5) What happened with the Richard Sherman 46-yard TD mistake?

This touchdown really kind of shifted the momentum of the game. The Seahawks had scored ten unanswered points and the Lions had had a ton of early bad luck. I hate this play for any number of reasons.

Sherman said in an interview after the game that he and Kam had communication issues on the play, but the way I break it down it appears Sherman is the player at fault. The Hawks were in a zone look, and Sherman is caught watching for quick throws and screens and the like in the flats underneath. He gets flat footed though on his drop, which allows Titus Young to get to the outside of his coverage (toward the sideline) instead of inside towards the hashmarks (toward the middle of the field), where Kam Chancellor is lurking. Chancellor was also in zone but lined up toward the middle of the field, and didn't have time to both wait for the ball to be thrown and then cover the extra strides it takes to get to Young on the play up the sideline.

For his part, it appears that Chancellor also became flat footed because he was expecting any throws to be in the middle of the field, not along the sideline. This is why he looks late getting to the throw, because it never should have been allowed to be thrown there. Essentially, if Young is forced to go deep up along the inside of the field instead of outside along the sideline, Kam is able to pick him up and prevent the throw.

In a zone call like that, the safety will not break until the ball is in the air, as instructed. By the time Kam can react to the ball, Titus has beaten Sherman and expanded the distance Kam has to cover - with a ball coming in hot. Earl Thomas has a chance to make a play like that, but most safeties in the NFL will probably miss that. This one is disappointingly on Sherman but likely won't happen again. Attention to detail is key and it can be as simple as misunderstanding your coverage help and you give up a TD.

It's a play similar to one we saw against the Redskins last year in which Brandon Browner was beat deep on 3rd & 19. Browner got caught peeking on the play and stopped his feet before falling for a double move. The TD broke the back of the Hawks and knowing in this case that you are in a man-to-man match up means you don't peak or worry or stop coverage. Since that play though, Browner has yet to be beat in a similar fashion. In this same vain, Sherman will probably file this in the "don't do that again drawer."

6) What happened on Russell Wilson's interception (and why was Sidney Rice waving for the pick)?

Russell's only real glaring mistake, but it's honest.
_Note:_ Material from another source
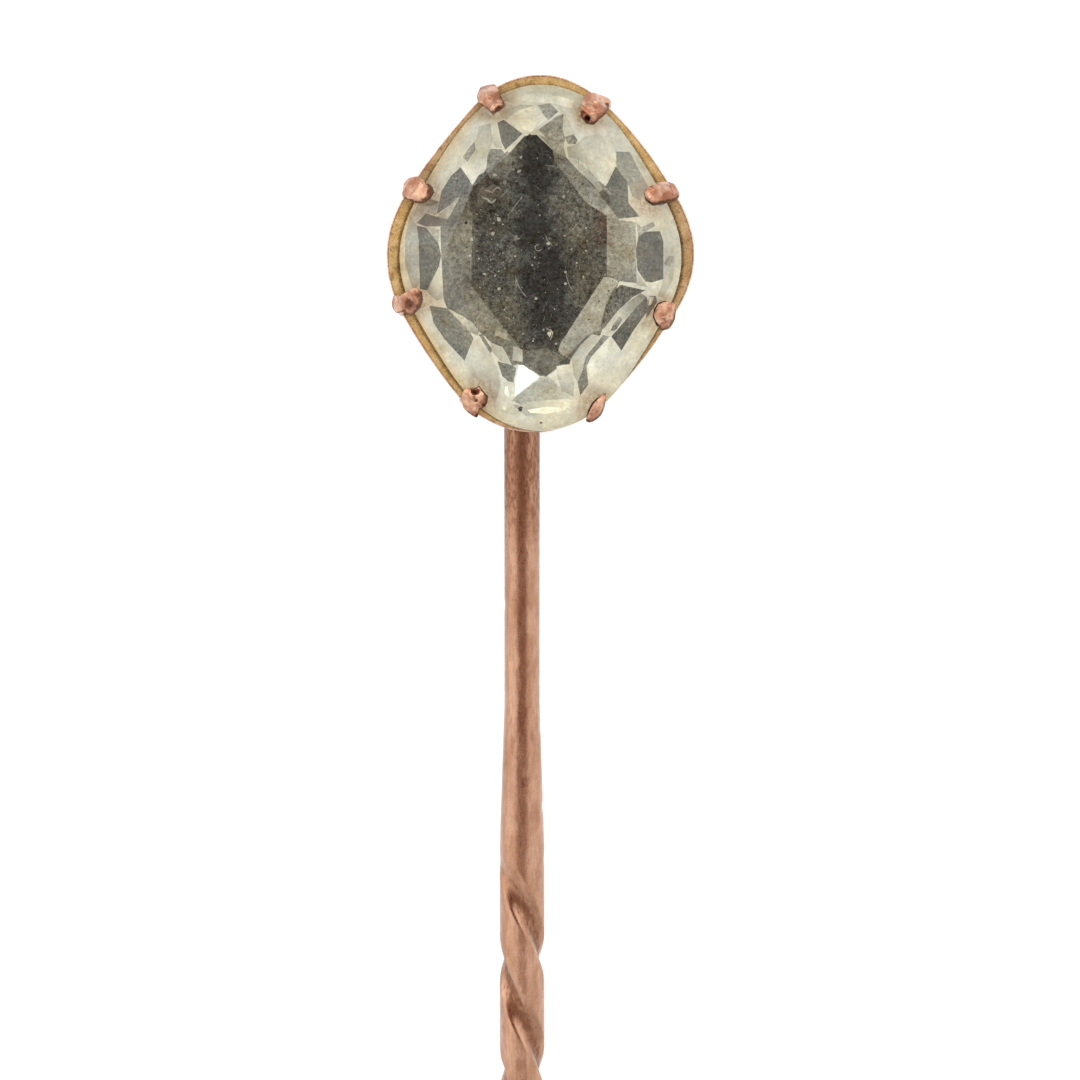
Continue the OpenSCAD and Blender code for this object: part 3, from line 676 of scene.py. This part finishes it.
def gold_material(name, colours, grime_and_shade, spots, relief, stretch=(1, 1, 1), on_bevel=None):
    """Aged metal, shiny under a thin film of old wax.

    The colours are the metal's own and that of rubbed places, and on_bevel is such a pair for where the
    bevel's mask is full.
    """
    made, tree, shader = new_material(name)
    if on_bevel:
        mask = attribute(tree, "bevel")
        colours = [blend(mask, plain, yellow) for plain, yellow in zip(colours, on_bevel)]
    worn = node(tree, "Group", {
        "Place": millimetres(tree, stretch), "Metal": rgba(colours[0]), "Rubbed": rgba(colours[1]),
        "Grime And Shade": rgba(grime_and_shade), "Grime Mask": attribute(tree, "grime_and_shade"), "Spots": spots,
    }, node_tree=aged_metal).outputs
    bump = node(tree, "Bump", {"Height": worn["Height"], "Distance": relief * MM, "Strength": 1.0})
    feed(shader, {
        "Base Color": worn["Color"], "Roughness": worn["Roughness"], "Normal": bump.outputs[0],
        "Metallic": 1, "Coat Weight": 0.2, "Coat Roughness": 0.3})
    return made


# The outside and the inside: share of the rim's radius, height, and how dark it is with grime and painted
# shade.
wall_heights = np.linspace(0.3, RIM_HEIGHT - 0.12, 14)
outside = np.array([
    [BACK_SHARE * 0.5, 0, 0.3], [BACK_SHARE - 0.02, 0, 0.2], [BACK_SHARE - 0.005, 0.02, 0],
    [BACK_SHARE, 0.08, 0], *[[wall_share(z), z, 0] for z in wall_heights], [0.998, RIM_HEIGHT - 0.05, 0],
    [0.995, RIM_HEIGHT - 0.015, 0]])
inside = np.array([
    [MOUTH_SHARE - 0.03, RIM_HEIGHT - 0.5, 1], [BACK_SHARE - 0.05, BACK_THICKNESS + 0.15, 1],
    [BACK_SHARE - 0.07, BACK_THICKNESS, 1], [BACK_SHARE * 0.5, BACK_THICKNESS, 1]])
# The bevel: how far in from the lip to just under the stone's edge, depth below the rim, how yellow, and how
# dark it is with grime and with painted shade where it goes in under the stone.
bevel = np.array([
    [0, 0.002, 0.3, 0], [0.06, 0.014, 0.7, 0], [0.15, 0.032, 1, 0], [0.35, 0.066, 1, 0], [0.55, 0.1, 1, 0],
    [0.75, 0.135, 1, 0.08], [0.87, 0.165, 0.9, 0.4], [1, 0.22, 0.6, 0.9], [0.97, 0.3, 0.3, 1]])
rim = rim_curve(RIM_STEPS)
rim_angle, rim_reach = np.arctan2(rim[:, 1], rim[:, 0]), np.linalg.norm(rim, axis=1)
under_stone = polar(np.minimum(stone_radius(rim_angle) - UNDER_EDGE, BEVEL_SHARE * rim_reach), rim_angle)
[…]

He admitted afterwards that he thought Sidney's wave meant he was going deep so that's where he threw it, instead of taking the hole shot to where Rice was located (ultimately, of course, Wilson should know the coverage, not listen to what Sidney Rice is saying). The Seahawks miss a chance to drive and run clock and put points on their slim lead, and Stafford turns the second chance into a TD. This type of miscommunication is another learning point that hopefully will not occur again either.

Shootouts are more likely to occur on the road than at home for this team. Shootouts are easier to overcome at home than on the road. Games like this are bound to happen more on the road and so every slight mistake is magnified and every weakness hits a bit harder.

At some point though, I see this team breaking through their glass ceiling on the road. The imbalance of poor offense and a strong defense is starting to even out and these final eight games are about challenging for the playoffs, something that we could not even say at this same point last year. It's just a matter of time now before this team finds its stride and the inexperience fades to the background.

The time is now in these last eight games where this team makes the bigger strides to it's future. It's also time for fans to refocus their energy for this stretch and realize it's not where you've been it's where you're going, or as Matthew Hasselbeck once proudly spoke to Marshawn Lynch after their comeback win against the panthers, "It's not how you start, it's how you finish,"

So my question is:

Are you ready to forget how it started and see how it finishes? Are you in?